Beedle came to Lehigh in 1947 as an instructor in civil engineering. He enrolled in the university’s engineering graduate school and in 1949 received his M.S. Three years later he completed his Ph.D., and in 1957 was promoted to a full professor. Lehigh’s Fritz Lab, named after the original university trustee and Bethlehem Iron Works founder (which later became Bethlehem Steel), had just received a major addition in 1955 and was hailed as the world’s most impressive structural testing facility. Beedle was named Fritz Lab Director of Research in 1960, a position he held until the mid-1980s. Under his leadership, countless industry and federally funded research projects occurred between the facility’s walls, including tests on the steel used for several major bridges, skyscrapers, and the Telstar Satellite, the world’s first broadband satellite. Beedle’s areas of expertise in structural research included plastic design in steel, column stability, high-strength bolting, and weld beam-to-column connections.

In 1969, Beedle founded the Council on Tall Buildings and Urban Habitats at Lehigh.
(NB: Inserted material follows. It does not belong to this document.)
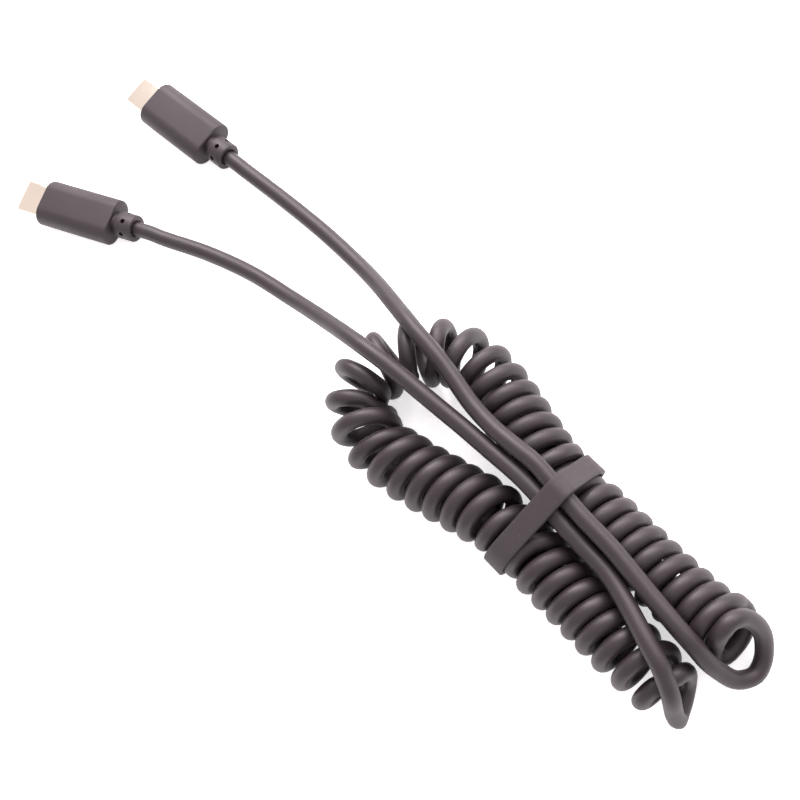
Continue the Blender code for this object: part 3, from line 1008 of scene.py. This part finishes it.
def finish_material(name, colours, roughness, spread, metallic, grain, bump, marks, wear):
    """A finish from a dark, a light and a worn colour, with its own gloss, grain, marks and edge wear."""
    dark, light, worn = colours
    material = bpy.data.materials.new(name)
    material.use_nodes = True
    tree = material.node_tree
    links = tree.links
    shader = tree.nodes["Principled BSDF"]
    shader.inputs["Metallic"].default_value = metallic

    handled = place_group(tree, HANDLING, marks)
    rims = place_group(tree, EDGE, wear)
    both = node(tree, "ShaderNodeMath", operation="MAXIMUM")
    links.new(handled.outputs["Dust"], both.inputs[0])
    links.new(rims.outputs["Edge"], both.inputs[1])
    tones = colour_mix(tree, dark, light, handled.outputs["Patches"])
    links.new(colour_mix(tree, tones, worn, both.outputs["Value"]), shader.inputs["Base Color"])

    gloss = node(tree, "ShaderNodeMapRange")
    gloss.inputs["From Min"].default_value = PATCH_LOW
    gloss.inputs["From Max"].default_value = PATCH_HIGH
    gloss.inputs["To Min"].default_value = roughness - spread
    gloss.inputs["To Max"].default_value = roughness + spread
    links.new(handled.outputs["Patches"], gloss.inputs["Value"])
    links.new(gloss.outputs["Result"], shader.inputs["Roughness"])

    surface = place_group(tree, GRAIN, grain)
    relief = node(tree, "ShaderNodeBump")
    relief.inputs["Strength"].default_value = bump
    relief.inputs["Distance"].default_value = GRAIN_DEPTH
    links.new(surface.outputs["Height"], relief.inputs["Height"])
    links.new(relief.outputs["Normal"], shader.inputs["Normal"])
    return material


print("helpers:", [helper.__name__ for helper in (place_group, colour_mix, finish_material)])

# %% [markdown]
# ## The six finishes
#
# All six differ in tone, gloss and grain. Scales count how often a pattern repeats per metre, so the jacket's
# grain of 5000 is a fifth of a millimetre wide. The blacks are a little warm, as in the photograph.

# %% The six finishes
cord_jacket = finish_material(
    "cord_jacket", colours=((0.017, 0.012, 0.013), (0.023, 0.0165, 0.018), (0.07, 0.06, 0.06)),
    roughness=0.5, spread=0.05, metallic=0, bump=0.25,
    grain={"Grain Scale": 5000, "Wave Scale": 500, "Wave Share": 0.4},
    marks={"Patch Scale": 90, "Speck Scale": 2600, "Speck Amount": 0.12},
    wear={"Radius": 0.0002, "Strength": 0})
grip_plastic = finish_material(
    "grip_plastic", colours=((0.020, 0.0145, 0.0165), (0.026, 0.0195, 0.022), (0.08, 0.066, 0.068)),
    roughness=0.6, spread=0.05, metallic=0, bump=0.5,
    grain={"Grain Scale": 7000, "Wave Scale": 900, "Wave Share": 0.3},
    marks={"Patch Scale": 110, "Speck Scale": 3000, "Speck Amount": 0.15},
    wear={"Radius": 0.0003, "Strength": 2})
relief_plastic = finish_material(
    "relief_plastic", colours=((0.019, 0.014, 0.0155), (0.025, 0.0185, 0.0205), (0.07, 0.06, 0.06)),
    roughness=0.52, spread=0.05, metallic=0, bump=0.3,
    grain={"Grain Scale": 6000, "Wave Scale": 700, "Wave Share": 0.4},
    marks={"Patch Scale": 130, "Speck Scale": 3000, "Speck Amount": 0.12},
    wear={"Radius": 0.0002, "Strength": 1.5})
tie_rubber = finish_material(
    "tie_rubber", colours=((0.024, 0.019, 0.0205), (0.032, 0.0255, 0.0275), (0.07, 0.062, 0.062)),
    roughness=0.66, spread=0.06, metallic=0, bump=0.8,
    grain={"Grain Scale": 3500, "Wave Scale": 500, "Wave Share": 0.5},
    marks={"Patch Scale": 200, "Speck Scale": 1900, "Speck Amount": 0.35},
    wear={"Radius": 0.0003, "Strength": 1})
shell_nickel = finish_material(
    "shell_nickel", colours=((0.84, 0.76, 0.63), (0.88, 0.81, 0.68), (0.92, 0.87, 0.8)),
    roughness=0.12, spread=0.03, metallic=1, bump=0.12,
    grain={"Grain Scale": 2500, "Wave Scale": 300, "Wave Share": 0.3},
    marks={"Patch Scale": 160, "Speck Scale": 4000, "Speck Amount": 0.2},
    wear={"Radius": 0.0002, "Strength": 1})
insert_plastic = finish_material(
    "insert_plastic", colours=((0.018, 0.018, 0.019), (0.026, 0.026, 0.027), (0.08, 0.08, 0.08)),
    roughness=0.36, spread=0.05, metallic=0, bump=0.2,
    grain={"Grain Scale": 4000, "Wave Scale": 400, "Wave Share": 0.5},
    marks={"Patch Scale": 300, "Speck Scale": 4000, "Speck Amount": 0.2},
    wear={"Radius": 0.0001, "Strength": 1})
print("finishes:", sorted(material.name for material in bpy.data.materials))

# %% [markdown]
# ## Dressing the pieces
#
# Each piece gets one finish. The two contact inserts are imported solids, so only the material in their slot
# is changed.

# %% Dress the pieces
def dress(obj, material):
    """The material on a piece, as its only one."""
    obj.data.materials.clear()
    obj.data.materials.append(material)


dress(cord, cord_jacket)
dress(tie, tie_rubber)
for letter in "ab":
    dress(plug_pieces["grip_" + letter], grip_plastic)
    dress(plug_pieces["relief_" + letter], relief_plastic)
    dress(plug_pieces["shell_" + letter], shell_nickel)
    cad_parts["contact_insert_" + letter].material_slots[0].material = insert_plastic
print("dressed:", cord.name, tie.name, *sorted(plug_pieces))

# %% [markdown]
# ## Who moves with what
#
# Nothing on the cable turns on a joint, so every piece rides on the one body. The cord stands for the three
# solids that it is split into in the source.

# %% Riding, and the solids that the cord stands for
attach(cord, "root")
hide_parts("lead_a", "lead_b", "coil")
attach(tie, "root")
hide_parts("cable_tie")

# %% [markdown]
# ## The floor
#
# The photograph is a cut-out on pure white. A plain white floor that also glows faintly comes close to that,
# with only a breath of shadow left under the coil.

# %% Floor
FLOOR_SIZE = 3
FLOOR_TONE = 0.9
FLOOR_GLOW = 0.6

bpy.ops.object.select_all(action="DESELECT")
bpy.ops.mesh.primitive_plane_add(size=FLOOR_SIZE, location=(0, 0, 0))
floor = bpy.context.object
floor.name = "floor"
floor_material = bpy.data.materials.new("floor_white")
floor_material.use_nodes = True
floor_shader = floor_material.node_tree.nodes["Principled BSDF"]
floor_shader.inputs["Base Color"].default_value = (FLOOR_TONE, FLOOR_TONE, FLOOR_TONE, 1)
floor_shader.inputs["Roughness"].default_value = 0.9
floor_shader.inputs["Emission Color"].default_value = (1, 1, 1, 1)
floor_shader.inputs["Emission Strength"].default_value = FLOOR_GLOW
floor.data.materials.append(floor_material)
print("floor:", FLOOR_SIZE, "m wide")

# %% [markdown]
# ## The light
#
# An even surround lights the cable from all sides, as in a light tent, and gives the black plastic its warm
# tone. Three soft boxes stand behind the cable and draw the pale line along the top of each turn and lead.
# The one behind left is small and low, because the flat tops of the shells mirror that part of the room.

# %% Light
TENT_TINT = (1, 0.91, 0.945)


def soft_box(name, place, size, watts):
    """A square soft box at a place in metres, turned towards the cable."""
    light = bpy.data.lights.new(name, "AREA")
    light.shape = "SQUARE"
    light.size = size
    light.energy = watts
    light.color = TENT_TINT
    obj = bpy.data.objects.new(name, light)
    bpy.context.scene.collection.objects.link(obj)
    obj.location = place
    obj.rotation_euler = (-Vector(place)).to_track_quat("-Z", "Y").to_euler()


soft_box("behind left", (-0.62, 0.33, 0.46), size=0.45, watts=5)
soft_box("behind", (-0.4, 0.42, 0.6), size=0.6, watts=7)
soft_box("behind right", (0.03, 0.6, 0.55), size=0.7, watts=5)
world = bpy.data.worlds.new("world")
world.use_nodes = True
surround = world.node_tree.nodes["Background"]
surround.inputs["Color"].default_value = (*TENT_TINT, 1)
surround.inputs["Strength"].default_value = 1
bpy.context.scene.world = world
bpy.context.scene.view_settings.view_transform = "Standard"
Over the next three decades, he propelled the organization to high levels of success that brought him and the Engineering College world-wide recognition. The Council website describes it as “an international non-profit organization sponsored by architectural, engineering, planning, and construction professionals, established to facilitate professional exchanges among those involved in all aspects of the planning, design, construction and operation of tall buildings and the urban habitat.” Today the organization boasts over 1500 members. Beedle personally mediated the Council’s debate in 1996 over the world’s tallest building, which was between Chicago’s Sears Tower and Malaysia’s Petronas Towers. He concluded that the Sears Tower’s 253 foot antenna wasn’t an integral part of the structure and was therefore shorter than the Petronas Towers (the current tallest building in the world is Taipei 101 in Taiwan).

Beedle’s accomplishments brought him practically every prestigious award in civil engineering. In 1972, the same year he helped organize the first international conference on tall buildings, Beedle was given a membership in the National Academy of Engineering, the industry’s highest recognition. In 1978, Lehigh honored him with the title of Distinguished Professor of Civil Engineering. He received the John Fritz Medal, the Berkley Engineering Alumni Society Distinguished Engineering Alumnus Award, and the 1982 Franklin Institute’s Frank P. Brown Medal for his contributions to structural steel research. He was author, co-author, or editor of over 200 books, papers, and articles, including the five-volume monograph Planning and Design of Tall Buildings, and was named one of the top 125 people in his field in the last 125 years by Engineering News Record.